Donald Beauchene, found not guilty of the 1969 murder of a Portland woman by reason of insanity, will remain at the Riverview Psychiatric Center rather than be discharged or moved to supervised community housing as he wanted.

The Maine Supreme Judicial Court, in a unanimous opinion published Tuesday, affirmed a lower court’s ruling that said “if discharged, released, or placed in a modified treatment plan, Beauchene would pose a risk of harm or danger to himself or to others.”

Beauchene, who turns 74 on Saturday, killed Bernardine Israelson in Portland in 1969 and has been in state custody in a forensic unit or a prison almost every day since then.

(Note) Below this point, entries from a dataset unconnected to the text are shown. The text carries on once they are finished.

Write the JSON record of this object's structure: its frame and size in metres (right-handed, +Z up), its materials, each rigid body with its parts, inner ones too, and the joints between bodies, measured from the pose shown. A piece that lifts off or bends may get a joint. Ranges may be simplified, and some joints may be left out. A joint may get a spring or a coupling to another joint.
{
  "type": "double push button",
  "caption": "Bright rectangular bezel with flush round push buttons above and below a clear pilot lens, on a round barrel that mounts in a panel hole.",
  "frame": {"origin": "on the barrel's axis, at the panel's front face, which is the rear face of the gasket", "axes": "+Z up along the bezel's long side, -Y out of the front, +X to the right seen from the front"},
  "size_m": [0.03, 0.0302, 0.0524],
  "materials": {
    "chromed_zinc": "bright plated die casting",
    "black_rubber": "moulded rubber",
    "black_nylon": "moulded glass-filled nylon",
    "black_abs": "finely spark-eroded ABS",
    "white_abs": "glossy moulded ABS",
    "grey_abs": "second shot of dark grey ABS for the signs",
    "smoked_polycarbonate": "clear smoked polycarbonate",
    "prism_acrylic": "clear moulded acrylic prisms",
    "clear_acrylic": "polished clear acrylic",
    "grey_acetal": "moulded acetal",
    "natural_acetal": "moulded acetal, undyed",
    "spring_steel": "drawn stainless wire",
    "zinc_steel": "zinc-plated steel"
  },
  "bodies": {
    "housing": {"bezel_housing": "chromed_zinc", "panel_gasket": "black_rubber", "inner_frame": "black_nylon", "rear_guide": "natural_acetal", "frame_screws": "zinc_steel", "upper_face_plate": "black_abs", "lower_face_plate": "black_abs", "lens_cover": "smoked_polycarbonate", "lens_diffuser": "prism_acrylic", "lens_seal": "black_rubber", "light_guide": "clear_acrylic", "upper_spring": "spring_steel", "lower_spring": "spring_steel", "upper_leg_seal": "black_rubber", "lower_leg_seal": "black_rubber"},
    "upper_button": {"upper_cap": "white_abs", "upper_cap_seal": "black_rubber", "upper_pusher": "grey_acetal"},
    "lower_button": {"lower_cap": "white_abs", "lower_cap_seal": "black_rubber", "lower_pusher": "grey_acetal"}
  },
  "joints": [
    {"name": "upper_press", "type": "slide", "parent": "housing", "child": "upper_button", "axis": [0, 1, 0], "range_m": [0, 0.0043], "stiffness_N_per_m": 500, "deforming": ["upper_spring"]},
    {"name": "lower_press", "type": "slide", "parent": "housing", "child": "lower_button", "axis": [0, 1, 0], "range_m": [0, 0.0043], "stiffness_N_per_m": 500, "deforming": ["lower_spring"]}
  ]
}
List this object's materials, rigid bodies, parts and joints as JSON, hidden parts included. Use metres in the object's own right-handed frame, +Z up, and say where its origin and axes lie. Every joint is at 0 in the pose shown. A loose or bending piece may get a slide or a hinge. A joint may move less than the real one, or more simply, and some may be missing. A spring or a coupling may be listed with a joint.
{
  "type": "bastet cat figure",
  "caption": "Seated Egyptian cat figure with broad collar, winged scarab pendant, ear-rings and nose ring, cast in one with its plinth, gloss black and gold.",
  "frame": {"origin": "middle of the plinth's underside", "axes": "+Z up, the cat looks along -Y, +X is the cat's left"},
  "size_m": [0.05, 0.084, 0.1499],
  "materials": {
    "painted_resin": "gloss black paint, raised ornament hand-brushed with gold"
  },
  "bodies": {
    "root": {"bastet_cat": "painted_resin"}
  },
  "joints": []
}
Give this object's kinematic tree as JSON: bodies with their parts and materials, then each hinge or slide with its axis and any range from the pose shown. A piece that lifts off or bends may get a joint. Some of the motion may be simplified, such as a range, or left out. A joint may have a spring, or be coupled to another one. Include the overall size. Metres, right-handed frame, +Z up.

In February 2016, he asked to be discharged from Riverview or, if denied that, placed at a residence in Florida or Maine. His petition was rejected in October, after a hearing before Superior Court Justice Robert Mullen.

Through attorney Rory McNamara, Beauchene asked the Maine Supreme Judicial Court to overturn Mullen’s decision. Oral arguments in the case were heard in May in Augusta.

Associate Justice Thomas Humphrey wrote in the opinion for the six-judge panel, “Beauchene does not argue that his symptoms, present since at least 1969, have subsided, but rather that those symptoms do not, as a matter of law, meet the definition of a ‘mental disease or defect’ that can justify his continued commitment. We disagree.”

Humphrey also noted, “The fact remains that Beauchene convinced a jury in 1970 that he suffered from a mental disease or defect, and because, as the trial court found, his mental condition has not changed and he continues to present a risk of injury, Beauchene has not met his burden for release or discharge pursuant to (Maine state law).”

The opinion also reiterated Mullen’s position “that if Beauchene engages in treatment and demonstrates progress, he may be entitled to relief through another petition in the future” and concluded that Beauchene’s “continued confinement” does not violate due process.

Beauchene escaped twice from Riverview’s predecessor, the Augusta Mental Health Institute, spent 15 years in prison in New York for rape and sodomy after his second escape, and then five years in a Maine prison for the hospital escape. He has maintained he is innocent of the New York charges.

Beauchene has lost in previous appeals to the state’s highest court.

He also sought relief in federal court, saying he was being “warehoused” at a state psychiatric hospital even though he has no mental disease or defect, does not take psychotropic medication and is not receiving treatment.

That petition was withdrawn in February 2016.